Exercise description: Wherever the string "scene" appears, copy the whole line.
== Data for this task
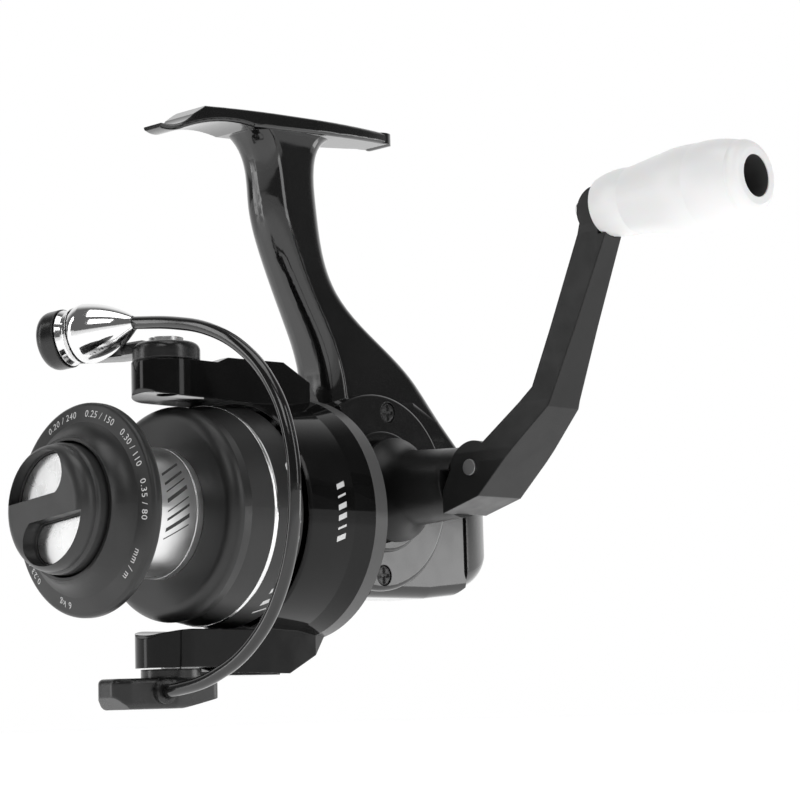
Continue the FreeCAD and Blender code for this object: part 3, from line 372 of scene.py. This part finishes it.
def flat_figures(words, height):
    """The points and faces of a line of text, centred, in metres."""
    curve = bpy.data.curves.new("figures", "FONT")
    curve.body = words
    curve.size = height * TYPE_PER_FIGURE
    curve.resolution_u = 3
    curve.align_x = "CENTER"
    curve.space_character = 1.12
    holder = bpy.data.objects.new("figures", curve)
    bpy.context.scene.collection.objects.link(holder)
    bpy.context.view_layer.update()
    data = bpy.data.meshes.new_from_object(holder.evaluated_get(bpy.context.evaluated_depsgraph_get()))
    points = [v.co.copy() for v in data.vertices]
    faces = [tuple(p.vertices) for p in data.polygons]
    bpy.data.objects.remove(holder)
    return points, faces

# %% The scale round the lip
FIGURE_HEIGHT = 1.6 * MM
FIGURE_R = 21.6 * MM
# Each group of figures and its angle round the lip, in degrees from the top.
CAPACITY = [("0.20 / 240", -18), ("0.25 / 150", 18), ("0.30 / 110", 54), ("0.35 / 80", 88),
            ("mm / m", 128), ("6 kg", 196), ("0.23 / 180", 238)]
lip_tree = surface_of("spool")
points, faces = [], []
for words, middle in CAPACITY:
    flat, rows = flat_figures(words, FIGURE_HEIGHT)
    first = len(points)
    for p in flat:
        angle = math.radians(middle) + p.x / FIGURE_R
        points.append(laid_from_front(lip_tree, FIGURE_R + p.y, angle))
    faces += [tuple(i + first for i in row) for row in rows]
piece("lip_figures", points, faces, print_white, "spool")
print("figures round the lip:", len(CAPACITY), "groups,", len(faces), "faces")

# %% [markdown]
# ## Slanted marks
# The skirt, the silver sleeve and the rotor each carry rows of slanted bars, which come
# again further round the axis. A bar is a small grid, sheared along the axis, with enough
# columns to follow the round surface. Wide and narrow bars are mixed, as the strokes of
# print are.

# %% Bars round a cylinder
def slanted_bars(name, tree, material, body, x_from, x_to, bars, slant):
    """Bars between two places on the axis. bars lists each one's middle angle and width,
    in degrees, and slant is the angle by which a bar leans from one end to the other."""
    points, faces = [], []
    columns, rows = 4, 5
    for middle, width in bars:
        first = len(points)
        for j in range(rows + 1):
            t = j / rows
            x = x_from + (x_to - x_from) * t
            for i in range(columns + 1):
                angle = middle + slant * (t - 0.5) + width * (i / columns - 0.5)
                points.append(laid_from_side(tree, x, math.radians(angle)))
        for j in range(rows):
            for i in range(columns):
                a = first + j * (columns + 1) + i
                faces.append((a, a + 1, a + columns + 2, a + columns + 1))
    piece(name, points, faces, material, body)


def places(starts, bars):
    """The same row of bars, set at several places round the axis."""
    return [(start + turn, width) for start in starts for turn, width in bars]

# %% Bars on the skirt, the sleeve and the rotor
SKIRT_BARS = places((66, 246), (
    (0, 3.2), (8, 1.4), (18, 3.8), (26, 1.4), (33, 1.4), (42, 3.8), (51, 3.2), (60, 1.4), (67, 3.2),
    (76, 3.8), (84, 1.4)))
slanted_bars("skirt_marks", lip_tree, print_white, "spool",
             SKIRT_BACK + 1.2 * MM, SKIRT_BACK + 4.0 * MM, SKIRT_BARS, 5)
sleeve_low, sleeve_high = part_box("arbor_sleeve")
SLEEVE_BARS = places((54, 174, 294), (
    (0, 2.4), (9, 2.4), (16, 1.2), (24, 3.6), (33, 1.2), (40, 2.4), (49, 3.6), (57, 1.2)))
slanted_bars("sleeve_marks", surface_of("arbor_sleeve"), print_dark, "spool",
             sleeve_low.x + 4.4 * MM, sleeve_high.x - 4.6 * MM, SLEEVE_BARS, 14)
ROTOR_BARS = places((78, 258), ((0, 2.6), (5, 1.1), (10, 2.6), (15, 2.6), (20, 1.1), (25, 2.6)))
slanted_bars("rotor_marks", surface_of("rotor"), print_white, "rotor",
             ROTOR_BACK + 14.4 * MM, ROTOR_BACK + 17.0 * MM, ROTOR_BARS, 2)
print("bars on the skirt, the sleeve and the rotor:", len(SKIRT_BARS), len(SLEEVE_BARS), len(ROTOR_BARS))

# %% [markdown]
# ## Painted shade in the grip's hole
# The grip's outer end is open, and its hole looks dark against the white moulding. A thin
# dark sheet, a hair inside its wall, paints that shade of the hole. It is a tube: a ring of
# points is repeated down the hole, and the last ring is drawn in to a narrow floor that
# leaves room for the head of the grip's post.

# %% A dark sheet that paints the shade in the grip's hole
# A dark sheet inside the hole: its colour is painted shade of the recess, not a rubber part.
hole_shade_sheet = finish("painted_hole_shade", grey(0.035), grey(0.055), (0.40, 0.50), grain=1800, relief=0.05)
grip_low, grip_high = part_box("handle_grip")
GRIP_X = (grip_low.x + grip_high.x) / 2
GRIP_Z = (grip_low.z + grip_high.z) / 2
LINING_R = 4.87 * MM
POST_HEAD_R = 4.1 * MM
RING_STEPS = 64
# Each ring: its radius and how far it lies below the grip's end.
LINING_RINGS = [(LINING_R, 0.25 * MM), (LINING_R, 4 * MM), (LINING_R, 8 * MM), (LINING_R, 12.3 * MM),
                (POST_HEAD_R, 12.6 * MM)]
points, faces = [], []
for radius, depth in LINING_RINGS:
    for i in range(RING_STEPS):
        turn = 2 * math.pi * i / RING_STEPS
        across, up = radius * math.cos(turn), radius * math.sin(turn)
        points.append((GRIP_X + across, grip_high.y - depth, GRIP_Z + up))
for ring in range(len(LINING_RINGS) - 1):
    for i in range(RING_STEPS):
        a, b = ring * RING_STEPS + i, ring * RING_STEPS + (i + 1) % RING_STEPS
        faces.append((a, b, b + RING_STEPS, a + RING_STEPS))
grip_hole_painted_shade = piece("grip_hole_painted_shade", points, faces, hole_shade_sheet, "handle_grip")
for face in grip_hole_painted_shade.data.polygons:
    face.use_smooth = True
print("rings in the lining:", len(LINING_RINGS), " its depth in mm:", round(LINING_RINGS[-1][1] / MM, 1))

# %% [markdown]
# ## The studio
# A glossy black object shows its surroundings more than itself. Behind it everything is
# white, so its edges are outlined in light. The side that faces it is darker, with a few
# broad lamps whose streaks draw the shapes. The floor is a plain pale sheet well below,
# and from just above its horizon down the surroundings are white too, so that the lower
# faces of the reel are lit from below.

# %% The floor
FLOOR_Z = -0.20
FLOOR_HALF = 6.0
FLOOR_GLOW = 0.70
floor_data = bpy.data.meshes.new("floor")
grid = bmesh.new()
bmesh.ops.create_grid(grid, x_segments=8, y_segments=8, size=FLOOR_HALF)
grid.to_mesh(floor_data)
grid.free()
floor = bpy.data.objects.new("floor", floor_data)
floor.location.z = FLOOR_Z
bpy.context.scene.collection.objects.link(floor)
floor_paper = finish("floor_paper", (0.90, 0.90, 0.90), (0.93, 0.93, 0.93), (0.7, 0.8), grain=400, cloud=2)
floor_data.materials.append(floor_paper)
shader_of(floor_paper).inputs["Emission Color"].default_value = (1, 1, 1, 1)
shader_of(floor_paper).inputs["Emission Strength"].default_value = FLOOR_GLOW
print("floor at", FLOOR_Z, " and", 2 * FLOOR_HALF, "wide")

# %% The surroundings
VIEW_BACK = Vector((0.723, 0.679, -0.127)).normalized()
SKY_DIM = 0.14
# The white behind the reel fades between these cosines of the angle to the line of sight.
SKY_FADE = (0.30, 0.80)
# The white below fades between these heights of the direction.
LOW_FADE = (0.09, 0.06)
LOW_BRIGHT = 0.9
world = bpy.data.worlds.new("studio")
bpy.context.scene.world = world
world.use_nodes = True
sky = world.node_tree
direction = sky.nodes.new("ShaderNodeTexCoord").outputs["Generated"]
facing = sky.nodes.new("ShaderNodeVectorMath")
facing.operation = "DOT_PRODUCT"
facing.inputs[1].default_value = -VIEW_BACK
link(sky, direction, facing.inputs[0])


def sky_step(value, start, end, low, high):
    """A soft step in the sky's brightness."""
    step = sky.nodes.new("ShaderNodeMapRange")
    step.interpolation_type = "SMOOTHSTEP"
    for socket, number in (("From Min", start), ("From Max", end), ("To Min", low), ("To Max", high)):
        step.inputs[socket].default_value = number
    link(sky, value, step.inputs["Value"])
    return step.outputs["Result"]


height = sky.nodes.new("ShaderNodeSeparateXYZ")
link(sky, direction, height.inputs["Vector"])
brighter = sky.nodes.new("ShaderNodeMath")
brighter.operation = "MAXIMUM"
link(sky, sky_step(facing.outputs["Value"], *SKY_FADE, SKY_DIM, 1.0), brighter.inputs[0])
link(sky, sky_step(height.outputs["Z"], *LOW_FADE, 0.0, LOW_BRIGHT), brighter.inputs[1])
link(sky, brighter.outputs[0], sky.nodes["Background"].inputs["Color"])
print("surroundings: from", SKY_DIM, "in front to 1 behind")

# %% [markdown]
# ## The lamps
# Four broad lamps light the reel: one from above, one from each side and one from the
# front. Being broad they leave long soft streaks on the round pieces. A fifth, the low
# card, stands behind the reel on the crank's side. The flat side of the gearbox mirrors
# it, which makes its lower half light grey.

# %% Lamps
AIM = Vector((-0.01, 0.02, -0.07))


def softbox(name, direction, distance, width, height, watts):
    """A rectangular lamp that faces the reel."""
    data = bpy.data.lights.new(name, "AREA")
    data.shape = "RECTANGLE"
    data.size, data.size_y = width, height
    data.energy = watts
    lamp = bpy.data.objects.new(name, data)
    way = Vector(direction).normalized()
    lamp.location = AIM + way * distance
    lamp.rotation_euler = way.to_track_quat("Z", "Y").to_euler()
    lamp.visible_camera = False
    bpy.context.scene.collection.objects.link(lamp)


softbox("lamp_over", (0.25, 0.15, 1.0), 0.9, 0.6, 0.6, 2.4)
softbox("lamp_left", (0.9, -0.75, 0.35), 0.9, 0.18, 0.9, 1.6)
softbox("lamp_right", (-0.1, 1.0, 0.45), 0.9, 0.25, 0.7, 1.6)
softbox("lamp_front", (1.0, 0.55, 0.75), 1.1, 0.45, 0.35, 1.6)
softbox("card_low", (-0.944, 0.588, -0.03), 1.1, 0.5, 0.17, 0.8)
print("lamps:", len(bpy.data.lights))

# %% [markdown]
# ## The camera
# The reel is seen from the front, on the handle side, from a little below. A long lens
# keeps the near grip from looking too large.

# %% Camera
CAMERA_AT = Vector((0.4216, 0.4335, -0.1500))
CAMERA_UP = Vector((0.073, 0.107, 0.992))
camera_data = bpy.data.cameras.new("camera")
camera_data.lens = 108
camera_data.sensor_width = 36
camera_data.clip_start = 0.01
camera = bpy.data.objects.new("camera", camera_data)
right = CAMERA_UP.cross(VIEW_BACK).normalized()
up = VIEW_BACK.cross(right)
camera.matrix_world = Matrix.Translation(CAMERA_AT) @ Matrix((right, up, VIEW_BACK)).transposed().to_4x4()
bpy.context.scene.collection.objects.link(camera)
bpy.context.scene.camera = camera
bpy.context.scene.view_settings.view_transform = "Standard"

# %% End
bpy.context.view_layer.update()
====
== Data for this task
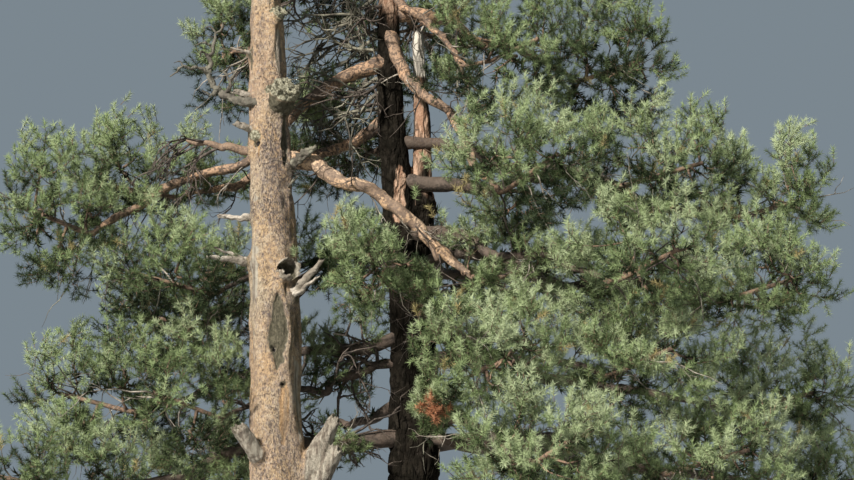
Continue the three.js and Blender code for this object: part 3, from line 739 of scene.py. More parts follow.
====
== Data for this task
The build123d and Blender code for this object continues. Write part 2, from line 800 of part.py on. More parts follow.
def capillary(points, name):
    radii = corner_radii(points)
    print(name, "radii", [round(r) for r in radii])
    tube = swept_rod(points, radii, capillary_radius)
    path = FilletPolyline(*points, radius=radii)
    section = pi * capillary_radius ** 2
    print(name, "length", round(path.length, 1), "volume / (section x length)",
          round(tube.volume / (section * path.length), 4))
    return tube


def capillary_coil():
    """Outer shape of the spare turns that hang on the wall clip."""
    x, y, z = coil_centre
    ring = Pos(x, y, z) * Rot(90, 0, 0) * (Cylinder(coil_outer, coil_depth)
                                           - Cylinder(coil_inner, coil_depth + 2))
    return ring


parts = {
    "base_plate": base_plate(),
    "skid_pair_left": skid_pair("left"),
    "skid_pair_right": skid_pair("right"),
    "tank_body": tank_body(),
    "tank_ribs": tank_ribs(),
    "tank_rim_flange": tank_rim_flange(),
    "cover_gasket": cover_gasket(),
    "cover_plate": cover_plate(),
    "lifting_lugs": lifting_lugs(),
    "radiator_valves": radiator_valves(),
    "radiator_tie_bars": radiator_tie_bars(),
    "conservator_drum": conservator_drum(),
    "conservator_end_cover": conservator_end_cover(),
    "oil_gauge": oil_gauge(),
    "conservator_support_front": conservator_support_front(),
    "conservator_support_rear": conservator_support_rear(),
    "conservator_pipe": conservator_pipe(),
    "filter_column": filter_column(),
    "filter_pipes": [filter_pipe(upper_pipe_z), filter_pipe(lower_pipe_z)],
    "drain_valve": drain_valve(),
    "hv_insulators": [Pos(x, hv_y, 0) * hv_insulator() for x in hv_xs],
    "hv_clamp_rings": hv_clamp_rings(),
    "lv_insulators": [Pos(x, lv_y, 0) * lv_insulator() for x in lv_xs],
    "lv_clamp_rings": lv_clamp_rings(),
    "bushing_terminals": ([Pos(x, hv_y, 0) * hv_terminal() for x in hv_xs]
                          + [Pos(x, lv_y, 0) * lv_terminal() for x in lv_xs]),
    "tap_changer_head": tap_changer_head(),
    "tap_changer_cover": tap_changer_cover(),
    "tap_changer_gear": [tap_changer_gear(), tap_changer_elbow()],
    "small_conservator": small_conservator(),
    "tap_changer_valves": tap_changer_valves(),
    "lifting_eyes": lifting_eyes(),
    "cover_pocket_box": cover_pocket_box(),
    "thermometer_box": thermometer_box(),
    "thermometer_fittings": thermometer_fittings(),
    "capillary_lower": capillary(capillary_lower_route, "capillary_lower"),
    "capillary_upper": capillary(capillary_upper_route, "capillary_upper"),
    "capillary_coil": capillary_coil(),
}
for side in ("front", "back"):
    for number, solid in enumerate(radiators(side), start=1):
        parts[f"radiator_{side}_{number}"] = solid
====
Complete response:
Continue the FreeCAD and Blender code for this object: part 3, from line 372 of scene.py. This part finishes it.
    bpy.context.scene.collection.objects.link(holder)
bpy.context.scene.collection.objects.link(floor)
bpy.context.scene.world = world
    bpy.context.scene.collection.objects.link(lamp)
bpy.context.scene.collection.objects.link(camera)
bpy.context.scene.camera = camera
bpy.context.scene.view_settings.view_transform = "Standard"
Continue the three.js and Blender code for this object: part 3, from line 739 of scene.py. More parts follow.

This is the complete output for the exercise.